Vevey est à l'époque un terreau fertile pour les chocolatiers. Pour l'historienne Lisane Lavanchy, la persévérance, la solidarité familiale et le sens du marketing hors pair des Cailler leur a permis de sortir du lot. «Lorsque les enfants ont repris l'affaire, ils ont conservé le nom François-Louis Cailler, mis en évidence la date et le lieu de fondation, pour s'inscrire dans la longévité.»

Le sens des affaires n'explique pas tout. La qualité des produits devait être reconnue, bien qu'il n'existe aucun moyen de le prouver. L'entreprise François-Louis Cailler a gagné quelques médailles lors de concours. Ces récompenses ont par la suite orné les étiquettes des chocolats primés, mais pas avant 1867 soit quinze ans après la mort du fondateur.

Les premières années de l'entreprise Cailler sont marquées par les difficultés. François-Louis change d'associé à plusieurs reprises et fait même faillite en 1826. Durant la période où il lui est interdit de faire des affaires, c'est son épouse Louise-Albertine qui mène la barque.

La chose est extrêmement rare à l'époque. «Elle demande une protection juridique, car elle n'a pas le droit de diriger une entreprise toute seule», note Mme Lavanchy, des Archives Historiques Nestlé. Louise-Albertine Cailler fait mieux que gérer les affaires courantes, un bon travail reconnu par son mari lorsque celui-ci revient officiellement aux affaires.

L'intérim de l'entreprise Cailler sera à nouveau assuré par une femme après le décès des deux héritiers en 1866.

Broc, le tournant

Le véritable tournant intervient en 1898, avec le transfert des activités à Broc, en Gruyère, resté au fil des ans le siège de Cailler. Le petit fils de François-Louis, Alexandre-Louis, est alors aux commandes. Cailler devient propriétaire des ses installations pour la première fois de son histoire.

La maison s'est spécialisée dans le chocolat au lait, désormais produit en quantité industrielle. La demande a explosé. «L'usine a grandi rapidement en plusieurs étapes, afin de rajouter de la capacité de production», souligne Albert Pfiffner.

La paternité du chocolat au lait est souvent attribuée à tort à Cailler, alors que c'est un entrepreneur vaudois, Daniel Peter, qui met au point la recette en 1875. L'invention tombe dans l'escarcelle de Cailler par un jeu d'alliances, Peter ayant marié la fille de François-Louis Cailler. Cette innovation transforme le chocolat en friandise et remporte l'adhésion des consommateurs suisses.

Le chocolat au lait fait partie des recettes helvétiques originales, tout comme le chocolat fondant, inventé par le confiseur zurichois Lindt.
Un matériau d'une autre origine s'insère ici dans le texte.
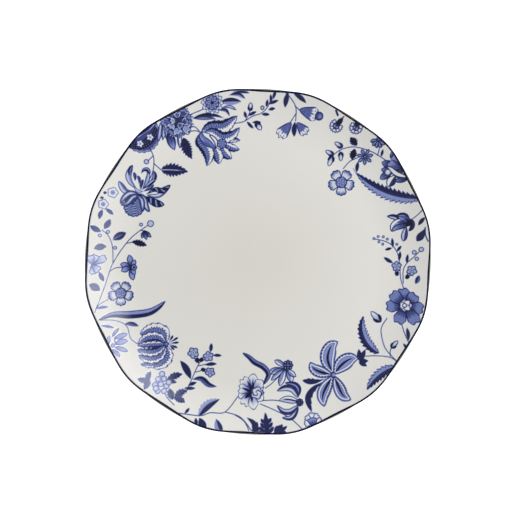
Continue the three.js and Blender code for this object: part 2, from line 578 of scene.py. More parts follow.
def peony(x, y, radius, turn):
    """A full head: frilled outer petals, and white-rimmed ones that spiral in to the heart."""
    outer = lambda at: streaked(DEEP, LIGHT + 0.08, 4)(at) * edge(radius * 0.9 - at.run)
    ring_of_petals(x, y, 11, radius, radius * 0.6, outer, turn, frills=4, frill=0.14)
    disc(x, y, radius * 0.62, DEEP, line=None)
    petals = 10
    for k in range(petals, 0, -1):
        around = turn + 137.5 * k
        spot = (x, y) + radius * 0.5 * (k / petals) ** 0.7 * toward(around)
        length = radius * (0.32 + 0.16 * k / petals)
        body = nested((0, BARE), (1.2, (MID, LIGHT, MID + 0.12)[k % 3]))
        petal(*spot, around + 30, length, 1.5 * length, body, frill=0.2, spread=0.3)


def marigold(x, y, radius):
    """A round head of small petals, with a scaled middle and a dark eye."""
    for size, turn in ((1.0, 0), (0.82, 14)):
        length = radius * size
        ring_of_petals(x, y, 12, length, length * 0.5, wash(MID, BARE, 0.95), turn, frills=1, line=DEEP)
    disc(x, y, radius * 0.62, scaled(4, 9, LIGHT, NAVY), line=DEEP)
    disc(x, y, radius * 0.14, NAVY, line=None)


def lily_petal(at):
    """Ink with a dashed blue border, then a pale ring, and a lens with a dark spine."""
    tone = nested((0, LIGHT + 0.06), (1.5, BARE), (2.5, MID + 0.1), (2.9, LIGHT))(at)
    border = edge(at.depth - 0.8) * edge(1.6 - at.depth) * edge(4 * (at.left + 1)) * edge(0.94 - at.along)
    tone = over(tone, NAVY, border * dashes(waves(at.run, 2.1), 0.2))
    spine = 0.85 * lens(1.4 * at.along - 0.16, 0.8, 0.4)
    return over(tone, NAVY, edge(spine - np.abs(at.left)) * edge(6 * (0.8 - at.along)))


# ---------------------------------------------------------------- the sprays at the top and right
def peony_spray():
    fringe = nested((0, PALE), (0.9, LIGHT), (1.5, MID + 0.1))
    disc(-91.6, 100.6, 14.4, fringe, lobes=22, lobe=0.022, line=DEEP)
    curve(7, beaded(DEEP - 0.3, NAVY), (-104, 92), (-92, 92), (-84, 97.6), (-80, 106), point=0.5, line=None)
    curve(2.6, LIGHT - 0.06, (-98, 95), (-90, 101), (-84, 105.4), (-78, 113), point=0.4, line=DEEP)
    curve(4, beaded(DEEP - 0.3, NAVY), (-96, 99), (-88, 104.6), (-82, 110), point=0.4, line=None)
    for x, y in ((-92.8, 93), (-85, 98.2)):
        disc(x, y, 2.2, wash(MID, BARE, 0.7), lobes=5, lobe=0.18, line=None)
    for x, y, tip_x, tip_y, tone in (
        (-76.4, 110, -79.4, 94, LIGHT), (-74, 110, -75.4, 96, PALE), (-72, 110, -72.6, 97, MID),
        (-63, 103, -62, 90, BARE),
    ):
        dart(x, y, tip_x, tip_y, 4, -10, ink=halved(tone, MID, rib=BARE), line=DEEP)
    dart(-70, 104, -66, 88.6, 7, 22, ink=streaked(NAVY, LIGHT, 3))
    peony(-64, 111, 13.6, turn=20)
    leaf(-59, 98.5, -52.4, 81.8, 9.4, 22, teeth=8, peak=0.42)
    stem((-85.5, 90), (-83, 84), (-82.5, 78), (-84, 70), (-88, 62))
    stem((-83, 84), (-88, 79))
    stem((-82.5, 78), (-77, 73))
    berry(-88.4, 79.3, 2)
    leaf(-77, 73, -55.6, 71.6, 11.6, -14, rib=BARE, teeth=8, peak=0.4)


def marigold_spray():
    stem((-54, 116), (-43, 120.5))
    dark, light = halved(NAVY - 0.06, LIGHT), halved(LIGHT, NAVY - 0.06)
    curve(3.4, light, (-23, 131), (-14, 134.5), (-6.5, 133), peak=0.6, line=None)
    curve(2.8, dark, (-22, 131), (-15, 131.6), (-10, 128.6), peak=0.6, line=None)
    curve(5.4, dark, (-30, 126), (-21, 126.6), (-13, 126.6), line=None)
    curve(2.4, PALE, (-29, 122), (-22, 122.6), (-17, 120), peak=0.6, line=DEEP)
    curve(2.6, halved(NAVY, MID), (-32, 120), (-25.6, 120), (-22.4, 115.6), line=None)
    dart(-46, 116.2, -27, 114, 2, -26, DEEP, line=None)
    dart(-46, 116.2, -32.6, 112.4, 2.4, -26, halved(LIGHT, MID), line=None)
    dart(-51.5, 113.4, -30, 115.6, 3.4, -30, ink=halved(NAVY, DEEP), line=None)
    dart(-51.5, 113.4, -34, 113.4, 2.6, -8, ink=LIGHT + 0.06, line=DEEP)
    marigold(-36, 125.4, 9)


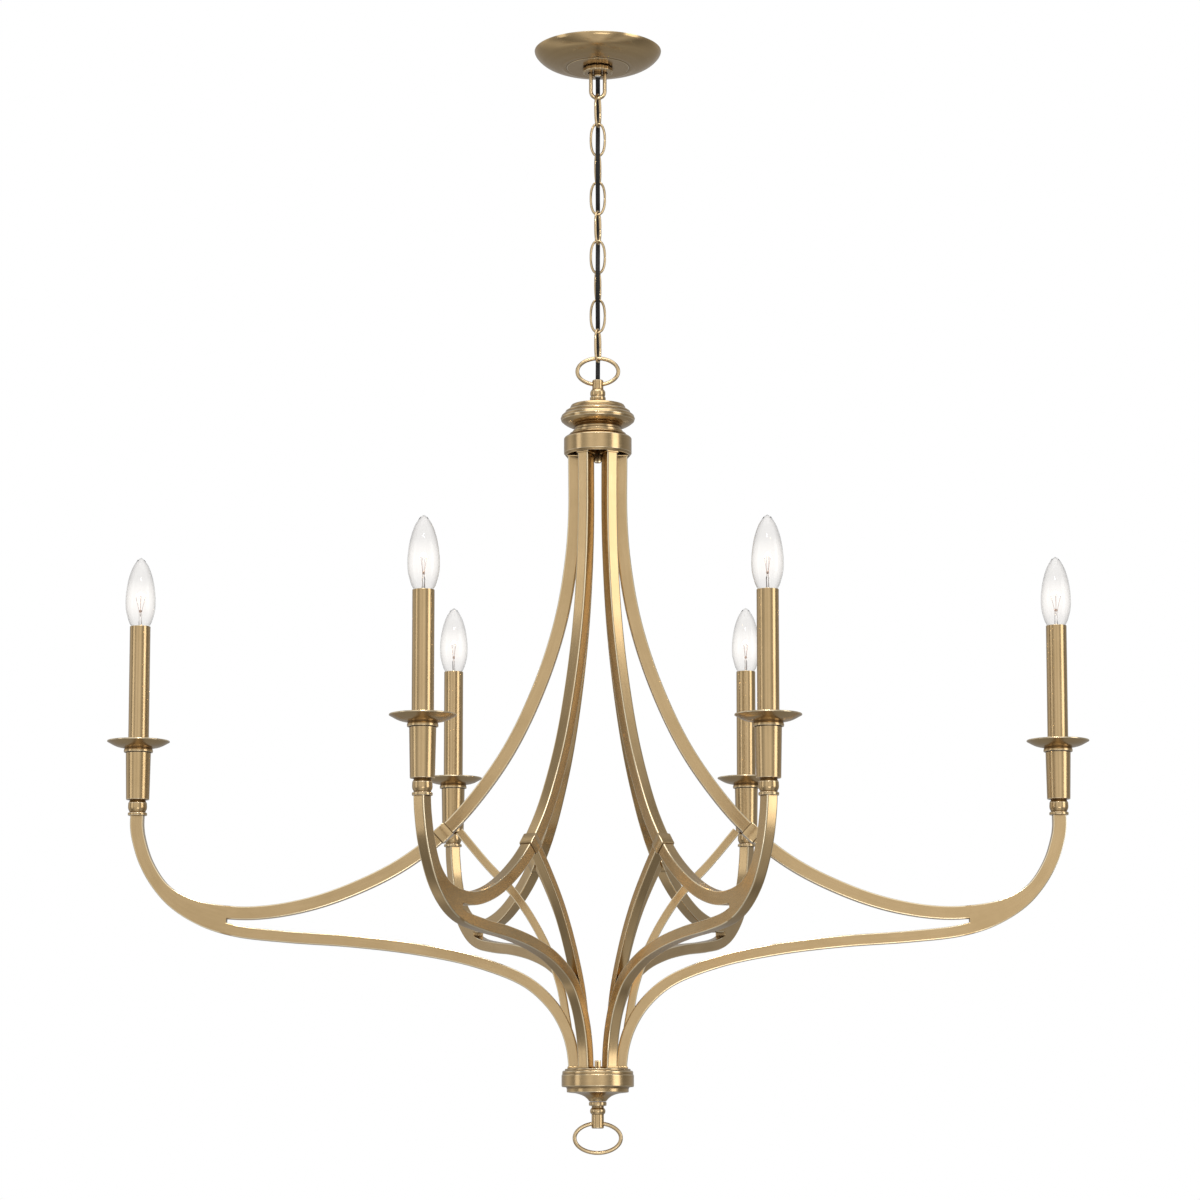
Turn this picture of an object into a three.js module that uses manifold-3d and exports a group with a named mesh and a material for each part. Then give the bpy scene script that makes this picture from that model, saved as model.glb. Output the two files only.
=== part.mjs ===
// Six arm candle chandelier on a chain. Millimetres, +Z up, ceiling plane at z = 0, axis on Z.
import * as THREE from 'three';
import { mergeVertices } from 'three/addons/utils/BufferGeometryUtils.js';
import Module from 'manifold-3d';

const wasm = await Module();
wasm.setup();

// ---- driving dimensions ----
const GAP = 0.3;                 // clearance between neighbouring pieces
const LONG_REACH = 490;          // axis to candle, left and right arms
const SHORT_REACH = 338;         // axis to candle, the four front and back arms
const LONG_RIM_Z = -756.5;       // drip dish rim, long arms
const SHORT_RIM_Z = -765;        // drip dish rim, short arms
const HUB_BAR_R = 25;            // axis to bar centre where the bars meet the hubs
const BAR_WIDTH = 12.4;          // square bar, across the arm's plane
const UPPER_BAR = 14;            // upper bar depth in the arm's plane
const LOWER_BAR = 12.2;
const BRACE_BAR = 8.6;
const BAR_TOP_Z = -438;          // bar ends inside the upper drum
const BAR_BOTTOM_Z = -1104.8;     // bar ends on the lower hub plate
const SLEEVE_HEIGHT = 123;       // visible candle sleeve above the dish rim
const LINK = { count: 9, wire: 1.35, halfWidth: 7.6, inner: 32.9, turn: 70 };
const LOOP_WIRE = 2.1;
const LOOP_HALF = 7.5;
const LOOP_FLOOR_Z = -50.5;      // upper surface of the canopy loop's bottom bend
const TOP_RING = { z: -355.9, a: 22.1, b: 14.4, wire: 2.1 };
const END_RING = { z: -1178, a: 24.4, b: 15.5, wire: 2.1 };
const CORD_R = 2.4;

// ---- materials ----
const metal = (name, color, roughness) =>
  new THREE.MeshStandardMaterial({ name, color, metalness: 1, roughness });
const MATERIALS = {
  brass: metal('brass', 0xb0925a, 0.35),
  steel: metal('steel', 0x9a9a98, 0.45),
  socket: new THREE.MeshStandardMaterial({ name: 'socket', color: 0x1c1a18, roughness: 0.6 }),
  cord: new THREE.MeshStandardMaterial({ name: 'cord', color: 0x14120f, roughness: 0.8 }),
  glass: new THREE.MeshStandardMaterial({
    name: 'glass', color: 0xf6f4ee, roughness: 0.05, transparent: true, opacity: 0.35,
  }),
};

const group = new THREE.Group();

// ---- helpers ----
function add(name, geometry, material) {
  const mesh = new THREE.Mesh(geometry, MATERIALS[material].clone());
  mesh.name = name;
  group.add(mesh);
  return mesh;
}

function weld(geometry) {
  const bare = geometry.clone();
  bare.deleteAttribute('normal');
  bare.deleteAttribute('uv');
  return mergeVertices(bare, 1e-4);
}

function toManifold(geometry) {
  const welded = weld(geometry);
  return new wasm.Manifold(new wasm.Mesh({
    numProp: 3,
    vertProperties: new Float32Array(welded.attributes.position.array),
    triVerts: new Uint32Array(welded.index.array),
  }));
}

function fromManifold(solid) {
  const mesh = solid.getMesh();
  const geometry = new THREE.BufferGeometry();
  geometry.setAttribute('position', new THREE.BufferAttribute(mesh.vertProperties, 3));
  geometry.setIndex(new THREE.BufferAttribute(mesh.triVerts, 1));
  geometry.computeVertexNormals();
  return geometry;
}

const union = (parts) => fromManifold(wasm.Manifold.union(parts.map(toManifold)));
const subtract = (body, tools) =>
  fromManifold(toManifold(body).subtract(wasm.Manifold.union(tools.map(toManifold))));

// Profile points are [radius, z], listed so that the solid lies inside the turned outline.
function turned(profile, segments) {
  const points = profile.map(([r, z]) => new THREE.Vector2(r, z));
  return new THREE.LatheGeometry(points, segments).rotateX(Math.PI / 2);
}

function cylinder(radius, low, high, segments) {
  return turned([[0, low], [radius, low], [radius, high], [0, high]], segments);
}

function circle(radius, sides) {
  const shape = new THREE.Shape();
  for (let i = 0; i < sides; i += 1) {
    const a = (2 * Math.PI * (i + 0.5)) / sides;
    const [x, y] = [radius * Math.cos(a), radius * Math.sin(a)];
    if (i === 0) shape.moveTo(x, y);
    else shape.lineTo(x, y);
  }
  shape.closePath();
  return shape;
}

function wireAlong(curve, radius, steps, sides) {
  return new THREE.ExtrudeGeometry(circle(radius, sides), { steps, extrudePath: curve });
}

// ---- ceiling mount ----
function crossbar() {
  const plate = new THREE.Shape();
  plate.moveTo(-52, -11);
  plate.lineTo(52, -11);
  plate.absarc(52, 0, 11, -Math.PI / 2, Math.PI / 2, false);
  plate.lineTo(-52, 11);
  plate.absarc(-52, 0, 11, Math.PI / 2, (3 * Math.PI) / 2, false);
  const bore = (x, r) => {
    const hole = new THREE.Path();
    hole.absarc(x, 0, r, 0, 2 * Math.PI, true);
    return hole;
  };
  plate.holes.push(bore(0, 4.6), bore(-44, 2.6), bore(44, 2.6));
  return new THREE.ExtrudeGeometry(plate, { depth: 2, bevelEnabled: false, curveSegments: 6 })
    .translate(0, 0, -2);
}

function nipple() {
  return turned([[2.9, -30], [3.9, -30], [3.9, -5.5], [6.2, -5.5], [6.2, -2 - GAP],
    [4.05, -2 - GAP], [4.05, -GAP], [2.9, -GAP], [2.9, -30]], 16);
}

function canopy() {
  const outer = [[13, -19], [38, -19], [39.5, -18], [50, -15.8], [60, -11], [66.5, -5],
    [69, 0]];
  const inner = [[67.6, 0], [65, -4.6], [58.6, -10], [48.6, -14.5], [38, -17.4], [13, -17.4]];
  return turned([...outer, ...inner, outer[0]], 30);
}

function collarRing() {
  const ring = turned([[10.8, -25], [15.2, -25], [16.4, -24], [16.4, -20.3], [15.4, -19 - GAP],
    [10.8, -19 - GAP], [10.8, -25]], 24);
  const notches = [];
  for (let i = 0; i < 12; i += 1) {
    const a = (2 * Math.PI * (i + 0.5)) / 12;
    notches.push(cylinder(0.9, -26, -18, 6)
      .translate(16.7 * Math.cos(a), 16.7 * Math.sin(a), 0));
  }
  return subtract(ring, notches);
}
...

Alexandre-Louis Cailler a néanmoins perfectionné le concept de Peter en recourant à du lait condensé, plus onctueux que celui en poudre utilisé jusqu'alors. L'entrepreneur puise le précieux liquide auprès des agriculteurs gruériens. Le chocolatier devient également un pourvoyeur d'emplois très important pour la région. Au début du 20e siècle, l'usine compte 1300 employés, contre 300 aujourd'hui.

En 1929, la société se nomme Peter, Cailler, Kohler et fusionne avec Nestlé, afin de profiter du réseau de distribution du groupe veveysan et se développer à l'international.